When a sale takes place, it is usual for the signing of the deed before a Notary Public to coincide with the payment of the agreed price to the seller. However, this does not always have to be the case. In this week’s article we analyse the Resolutive Condition. Regulation. Main characteristics. And how it can be an excellent alternative to financing when purchasing a property in Spain.
Purchase and sale of real estate in Spanish Law.
Article 1445 of the Spanish Civil Code defines a contract of sale as a legal transaction in which one person “undertakes to deliver a certain thing and another to pay a certain price for it”. When the buyer does not have the necessary funds, it is usual to resort to financing formulas such as a mortgage loan. But what happens when it is not possible to obtain a mortgage.?. Is there an alternative?.
The Resolutive Condition in the Spanish legal system.
The resolutive condition is regulated in articles 11 of the Mortgage Law, art. 59 of its Regulation and in art. 1504 of the Spanish Civil Code.
The main functions of the resolutive condition are twofold:
– On the one hand, it allows the buyer to acquire possession and ownership of a real estate property, despite not having the necessary funds to pay its price at that time.
– On the other hand, it constitutes a guarantee for the seller, who may terminate the sale and repossess the property sold if the buyer does not pay the agreed price in full within the stipulated deadline agreed by both parties.
Registration in the Land Registry. Real guarantee.
For the Resolutive Condition to act as a “real” guarantee (i.e. for it to be tied to the property), it must be registered in the Land Registry. Otherwise, the seller would only be liable for the deferred payment with his own assets. In addition, the registration will produce full effects against third parties, will take precedence over other charges or liens, etc. For all the above, it is highly advisable to subordinate the effectiveness of the sale, to the Resolutive Condition being recorded in the Land Registry.
What happens if the buyer defaults on his agreed payment obligations?.
If the buyer defaults, the seller will repossess the property. Normally, the buyer will also forfeit all sums paid to the seller up to that point. It is also possible to fix a penalty for damages caused to the seller. In order to effectively terminate the sale and purchase, it will be necessary for the seller to demand payment through a notary or in court.
What happens if the buyer complies with the agreement and how is the resolutive condition cancelled?.

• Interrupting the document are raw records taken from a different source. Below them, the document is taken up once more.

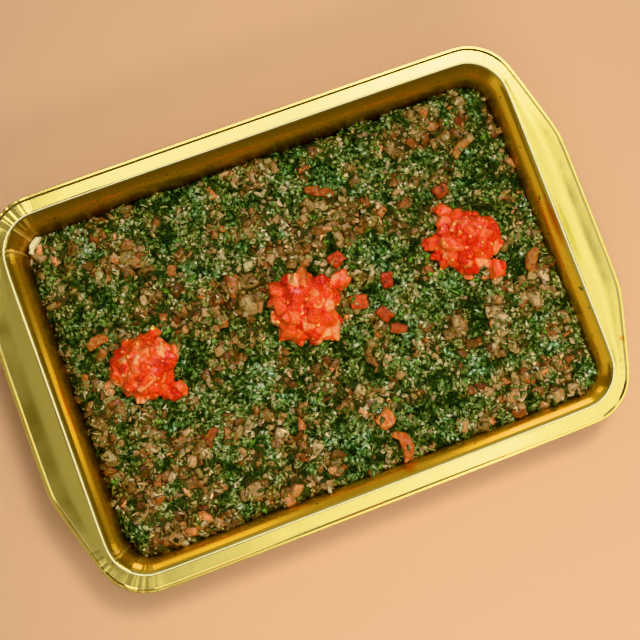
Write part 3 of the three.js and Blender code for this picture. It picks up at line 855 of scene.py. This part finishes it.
# Each kind: how many are tried, its half length, width and thickness in mm from least to most, how far it
# lies over the surface in mm, how strongly it tips over, the range of its tints and how far they follow
# patches, and the share that stays: on the whole, more where the mix is brown, more in tufts, and of those
# on a tomato bit. Hues, where given, don't follow the mix.
strewnKinds = [
    {"name": "parsleyDark", "shapes": leafShapes, "material": parsley, "count": 11500,
     "size": ((2.2, 4.0), (1.5, 2.8), (0.9, 1.5)), "lift": (-0.6, 0.4), "tip": 0.35, "tint": (0.0, 0.29),
     "patch": 0.15, "share": 0.8, "brown": -0.2, "tufts": 0.0, "onTomato": 0.08, "seed": 21},
    {"name": "parsleyMid", "shapes": leafShapes, "material": parsley, "count": 10500,
     "size": ((2.1, 3.9), (1.4, 2.7), (0.9, 1.5)), "lift": (-0.1, 0.9), "tip": 0.35, "tint": (0.26, 0.58),
     "patch": 0.24, "share": 0.66, "brown": -0.6, "tufts": 0.5, "onTomato": 0.28, "seed": 22},
    {"name": "parsleyBright", "shapes": leafShapes, "material": parsley, "count": 7600,
     "size": ((1.8, 3.5), (1.2, 2.4), (0.8, 1.4)), "lift": (0.2, 1.2), "tip": 0.35, "tint": (0.52, 0.92),
     "patch": 0.2, "share": 0.4, "brown": -0.55, "tufts": 1.0, "onTomato": 0.3, "seed": 23},
    {"name": "parsleyFresh", "shapes": leafShapes, "material": parsley, "count": 800,
     "size": ((2.2, 4.0), (1.5, 2.6), (0.7, 1.2)), "lift": (0.3, 1.2), "tip": 0.4, "tint": (0.28, 0.68),
     "patch": 0.1, "share": 0.4, "brown": -0.4, "tufts": 0.8, "onTomato": 0.3, "seed": 27,
     "hues": (0.0, 0.06)},
    {"name": "parsleyStems", "shapes": [stemShape], "material": parsleyStalk, "count": 1000,
     "size": ((1.4, 3.3), (0.7, 1.2), (0.7, 1.1)), "lift": (0.0, 1.0), "tip": 0.25, "tint": (0.0, 1.0),
     "patch": 0.0, "share": 0.7, "brown": 0.0, "tufts": 0.3, "onTomato": 0.4, "seed": 24},
    {"name": "bulgur", "shapes": grainShapes, "material": bulgur, "count": 5200,
     "size": ((0.8, 1.4), (0.5, 0.9), (0.5, 0.8)), "lift": (0.1, 1.1), "tip": 0.4, "tint": (0.0, 1.0),
     "patch": 0.2, "share": 0.5, "brown": 0.6, "tufts": 0.4, "onTomato": 0.45, "seed": 25},
    {"name": "onionBits", "shapes": cubeShapes, "material": choppedOnion, "count": 1300,
     "size": ((1.1, 2.3), (0.8, 1.6), (0.5, 0.9)), "lift": (-0.2, 0.7), "tip": 0.4, "tint": (0.0, 1.0),
     "patch": 0.2, "share": 0.45, "brown": 0.7, "tufts": 0.2, "onTomato": 0.3, "seed": 26},
]
strewnArea = (160 * mm, 112 * mm)  # half its length and width
cellSpread = (-0.3, 1.3)  # from where to where a bit may lie across its cell of the grid
onLoosePieces = 0.04  # the share that stays on the loose tomato pieces
tuftSize, patchSize = 5 * mm, 20 * mm
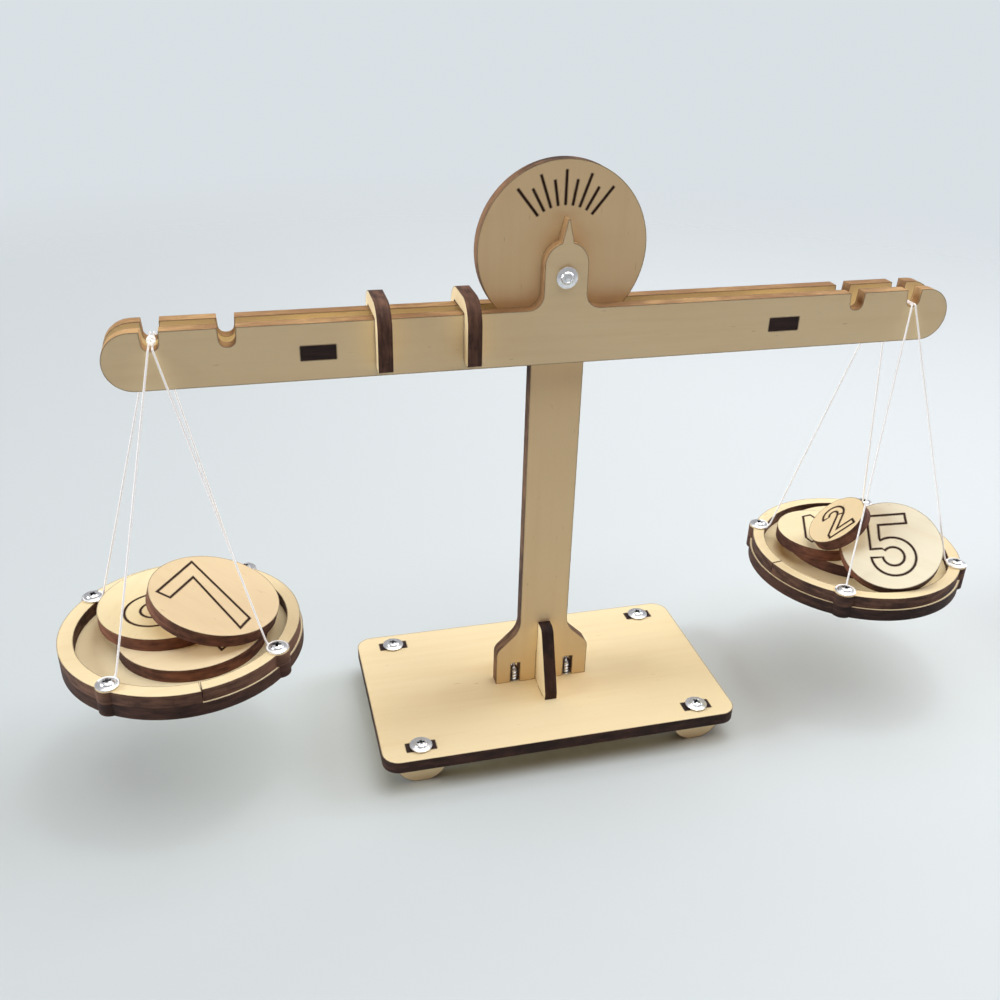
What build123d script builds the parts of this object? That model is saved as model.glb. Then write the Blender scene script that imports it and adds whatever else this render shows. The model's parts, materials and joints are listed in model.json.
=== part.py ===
from build123d import *
from math import cos, degrees, radians, sin, sqrt, tan
import os

# Plywood math balance: a stand with a dial, a two-plate beam with riders,
# two hanging pans and loose number discs.
# Millimetres. Origin on the table under the middle of the base, +X to the right
# along the beam, +Y to the back, +Z up. The pans hang level and the beam lies level.

# Sheet and clearances
ply = 3.0
fit_gap = 0.05
run_gap = 0.3
seat_gap = 0.05
cut_over = 1.0
least_edge = 0.001

# Base plate
base_length = 87.5
base_depth = 50.0
base_corner = 4.0

# Feet: half discs on edge, with a two-pronged tab through the base
foot_radius = 6.2
foot_drop = 6.0
foot_tab_width = 7.0
foot_inset_x = 9.25
foot_inset_y = 4.7

# Washer-head screws
thread_diameter = 2.3
thread_slot_gap = 0.05
flange_diameter = 4.6
flange_thickness = 0.6
dome_diameter = 2.8
dome_height = 0.7
recess_width = 0.5
recess_depth = 0.45
foot_screw_length = 5.2
post_screw_length = 8.0
pan_screw_length = 7.5
pivot_screw_length = 10.4

# Post with its dial head
post_width = 12.0
post_foot_width = 23.6
post_shoulder_height = 9.6
post_shoulder_round = 3.0
post_waist_round = 6.0
post_tab_width = 2.8
post_tab_middle = 3.8
post_screw_spacing = 13.8
post_screw_slot_height = 5.8
pivot_height = 105.0
dial_radius = 18.3
dial_rise = 4.8
tick_step_degrees = 9.7
ticks_each_side = 4
tick_inner_radius = 9.2
tick_short_radius = 14.4
tick_long_radius = 16.2
tick_width = 0.5
engraving_depth = 0.2

# Brace across the post's foot
brace_height = 17.4
brace_foot_width = 20.6
brace_top_width = 9.4
brace_heel_height = 2.0
brace_round = 2.0
brace_tab_width = 4.0
brace_tab_middle = 6.5

# Beam plates, measured down from the pivot
beam_length = 186.0
beam_depth = 12.0
beam_drop = 6.8
beam_end_round = 5.9
hump_width = 9.4
hump_rise = 2.5
hump_fillet = 3.2
pointer_width = 2.6
pointer_height = 11.8
pointer_tip_width = 0.4
pointer_root_sink = 0.35
notch_width = 3.0
notch_depth = 3.9
notch_flare = 0.3
outer_notch_x = 83.5
inner_notch_x = 69.0

# Spacers between the plates
spacer_x = 51.5
spacer_tenon_width = 7.1
spacer_body_width = 12.0
spacer_drop = 6.2

# Riders on the beam's left arm
rider_wall = 3.5
rider_bridge = 3.2
rider_leg_length = 10.2
rider_round = 5.4
rider_toe_round = 0.6
inner_rider_x = -20.1
outer_rider_x = -38.5

# Pans
pan_radius = 26.6
ring_width = 2.9
ring_inset = 0.5
ring_joint_gap = 0.2
pan_screw_inset = 1.7
pan_ear_radius = 2.6
pan_turn_degrees = -36.0
pan_drop = 66.4
pan_shift = 1.5

# Strings
string_diameter = 0.45
string_spacing = 0.8
string_plate_gap = 0.3
yoke_gap = 0.25
knot_diameter = 2.2

# Number discs: the largest lies in a pan with room, and the area follows the number
largest_disc_room = 6.0
largest_number = 10
digit_height_share = 0.7
digit_line = 0.5

# Loads on the pans: places as shares of the ring's inner radius, from the pan's middle
disc_9_x_share = 0.0905
disc_9_y_share = -0.0948
disc_8_x_share = -0.125
disc_8_y_share = 0.2181
disc_7_x_share = 0.3362
disc_7_y_share = -0.0582
disc_7_tilt_degrees = 16.3
disc_7_rest = 0.47
disc_10_x_share = 0.0862
disc_10_y_share = 0.1724
disc_4_x_share = -0.3621
disc_4_y_share = 0.1767
disc_5_x_share = 0.0474
disc_5_y_share = -0.556
disc_5_tilt_degrees = 33.4
disc_5_rest = 0.87
disc_2_x_share = -0.4289
disc_2_y_share = -0.1832
disc_2_tilt_degrees = 41.3
disc_2_rest = 0.45

# Headings of the digits' tops and of the leaning discs' high edges
nine_heading = 140
eight_heading = 50
seven_heading = 150
seven_rise_heading = 161
ten_heading = 70
four_heading = 100
five_heading = 73
five_rise_heading = 56
two_heading = 76
two_rise_heading = -15

# Digits as solid shapes one unit high, centred, from shares of their height
stroke_share = 0.16
seven_shares = [(-0.36, 0.5), (0.36, 0.5), (-0.13, -0.5), (-0.34, -0.5), (0.12, 0.34), (-0.36, 0.34)]
four_shares = [
    (0.2, 0.5), (0.2, -0.12), (0.34, -0.12), (0.34, -0.28), (0.2, -0.28), (0.2, -0.5),
    (0.03, -0.5), (0.03, -0.28), (-0.4, -0.28), (-0.4, -0.13), (0.04, 0.5),
]
four_hole_shares = [(0.03, 0.23), (0.03, -0.12), (-0.2, -0.12)]
two_foot_shares = [
    (-0.33, -0.5), (0.31, -0.5), (0.31, -0.34), (-0.1, -0.34), (0.22, 0.06), (0.1, 0.16), (-0.33, -0.37),
]
five_frame_shares = [
    (-0.27, 0.5), (0.27, 0.5), (0.27, 0.34), (-0.13, 0.34), (-0.15, 0.12), (-0.1, -0.05), (-0.3, -0.05),
]
nine_tail_shares = [(0.31, 0.19), (0.31, 0.1), (0.02, -0.5), (-0.17, -0.5), (0.08, 0.0)]
one_shares = [(-0.36, 0.5), (-0.2, 0.5), (-0.2, -0.5), (-0.36, -0.5)]
big_lobe_share = 0.31
small_lobe_share = 0.27
five_bowl_start_degrees = 135
five_bowl_sweep_degrees = -315
two_bowl_start_degrees = 175
two_bowl_sweep_degrees = -215

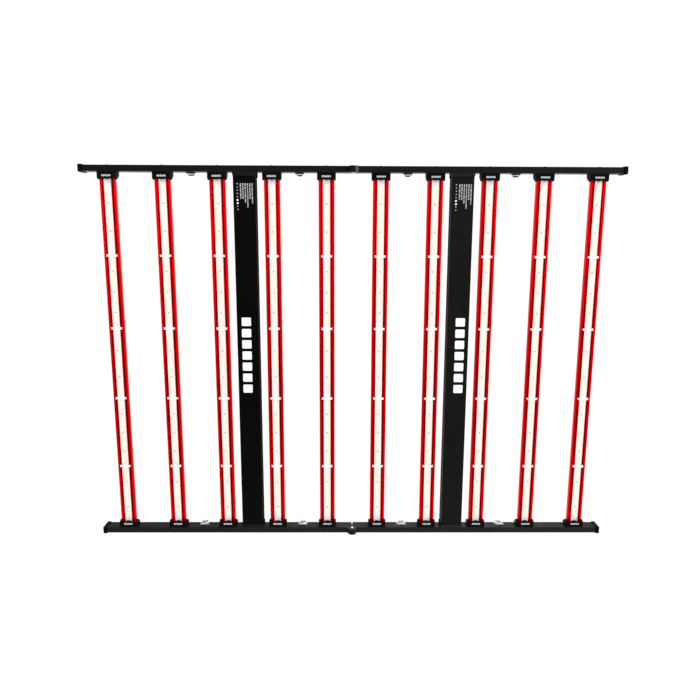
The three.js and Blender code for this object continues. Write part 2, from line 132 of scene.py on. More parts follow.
class Build:
    """Collects faces in millimetres and turns them into one mesh."""

    def __init__(self):
        self.verts, self.faces, self.slots, self.smooth = [], [], [], []

    def add(self, verts, faces, slot=0, smooth=False):
        start = len(self.verts)
        self.verts.extend(verts)
        self.add_faces(start, faces, slot, smooth)
        return start

    def add_faces(self, start, faces, slot, smooth):
        for face in faces:
            self.faces.append([start + i for i in face])
            self.slots.append(slot)
            self.smooth.append(smooth)

    def add_capped(self, verts, count, slot, smooth):
        """Rings of count points joined up, with a flat face at each end."""
        rings = len(verts) // count
        start = self.add(verts, bands(rings, count), slot, smooth)
        ends = [range(count - 1, -1, -1), range((rings - 1) * count, rings * count)]
        self.add_faces(start, ends, slot, False)

    def extrude(self, outline, start, end, axis="y", slot=0, chamfer=0.0):
        """Outline points are (x, z) for axis y, (y, z) for axis x and (x, y) for axis z."""
        count = len(outline)
        mid_a = sum(p[0] for p in outline) / count
        mid_b = sum(p[1] for p in outline) / count
        rings = [(start, 0.0), (end, 0.0)]
        if chamfer:
            rings = [(start, chamfer), (start + chamfer, 0.0), (end - chamfer, 0.0), (end, chamfer)]
        verts = []
        for level, inset in rings:
            for a, b in outline:
                da, db = a - mid_a, b - mid_b
                reach = math.hypot(da, db) or 1.0
                shrink = max(0.0, reach - inset) / reach
                point = [mid_a + da * shrink, mid_b + db * shrink]
                point.insert("xyz".index(axis), level)
                verts.append(point)
        self.add_capped(verts, count, slot, False)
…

Once the buyer has paid the full price, it is advisable to cancel the resolutive condition so that the property is free of encumbrances. This implies both parties (buyer and seller) declaring before a Notary that the deferred amount has been paid. This new deed will be taxed by AJD Stamp Duty Tax (in the Valencian Community, taxed at 1.5%).
However, it may be possible to avoid this expense. Agree that the resolutive condition will be cancelled when a specific period has elapsed since the payment obligation expired. In any case, from January 2022, it could be possible to cancel a resolutive condition by extinction if more than 6 years have passed since the deadline for payment.
At White Baos Lawyers we are experts in Real Estate Law, and we have been advising our clients for more than 20 years in the purchase and sale of real estate in Spain. If you want to know more about the Resolutive Condition, etc. please do not hesitate to contact us. We will study your case and offer you expert legal advice on the subject.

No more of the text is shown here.